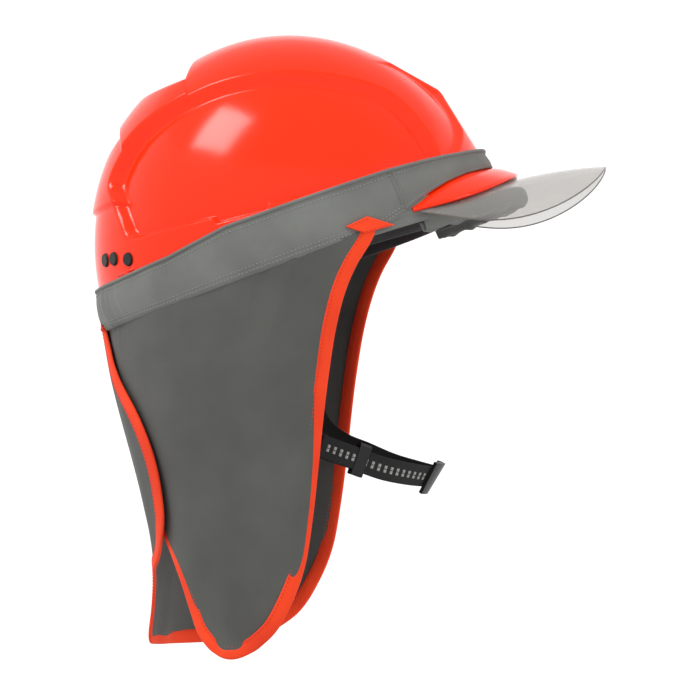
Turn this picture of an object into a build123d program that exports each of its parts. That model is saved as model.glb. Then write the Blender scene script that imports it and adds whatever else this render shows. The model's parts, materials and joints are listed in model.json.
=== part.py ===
from build123d import *
import math
import os

# Hard hat with a fabric sun cover, as worn on an upright head.
# +X is forwards, +Y is the wearer's left and +Z is up; the origin is the middle of the head
# opening. The hat sits back on the head, so the shell, harness and peaks are modelled in the
# hat's own frame, which is tilted about Y, while the chin strap and the neck flaps hang upright.

# ---- the hat's own frame
HAT_TILT = 18.0

# ---- shell: an ellipsoid dome with a raised centre ridge and two sunk side panels
HALF_LENGTH = 134.0
HALF_WIDTH = 107.0
CROWN_HEIGHT = 146.0
DOME_MIDDLE = 2.0
SHELL_WALL = 2.5
RIM_HEIGHT = -4.0
RECESS_DEPTH = 7.0
LEDGE_REAR_HEIGHT = 40.0
LEDGE_SLOPE = -0.066
SLOT_STEP_X = (-34.0, 2.0)
SLOT_STEP_DROP = 4.0
RIDGE_OUTLINE = [
    (-101, 40.5), (-76, 46), (-50, 53.7), (-19, 59.5), (9, 62.6),
    (35, 63.2), (60, 60.4), (82, 54.5), (98, 50), (113, 54),
]
REAR_FRAME_CORNER = (-92.0, 78.0)
TIER_ONE_END = -19.0
TIER_ONE_FOOT = (-30.0, 130.0)
TIER_TWO_END = -83.0
TIER_TWO_SHIFT = -6.0
TIER_THREE_START = 109.5
TIER_THREE_FALL = 0.59
TIER_THREE_SHIFT = -3.0
TIER_THREE_FOOT = 66.0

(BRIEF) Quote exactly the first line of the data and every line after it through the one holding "HAT_TILT = 18.0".

(RESULT OF THIS TASK)
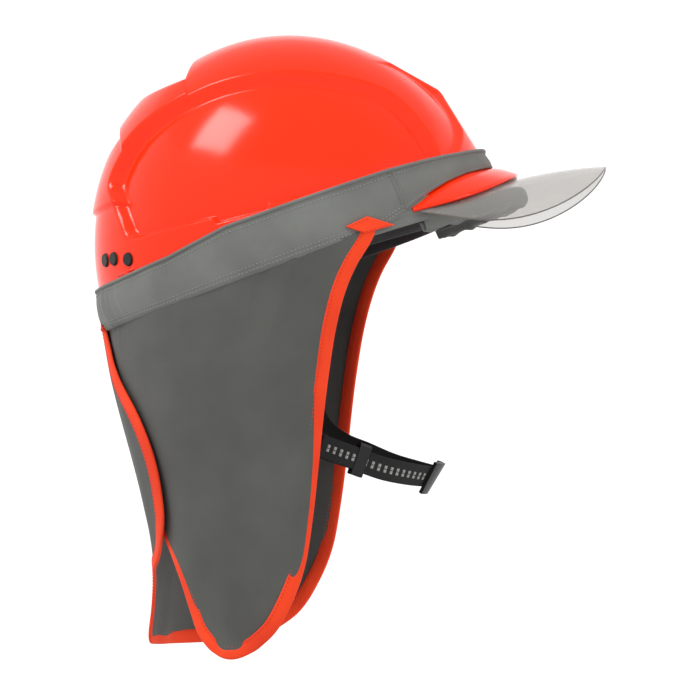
Turn this picture of an object into a build123d program that exports each of its parts. That model is saved as model.glb. Then write the Blender scene script that imports it and adds whatever else this render shows. The model's parts, materials and joints are listed in model.json.
=== part.py ===
from build123d import *
import math
import os

# Hard hat with a fabric sun cover, as worn on an upright head.
# +X is forwards, +Y is the wearer's left and +Z is up; the origin is the middle of the head
# opening. The hat sits back on the head, so the shell, harness and peaks are modelled in the
# hat's own frame, which is tilted about Y, while the chin strap and the neck flaps hang upright.

# ---- the hat's own frame
HAT_TILT = 18.0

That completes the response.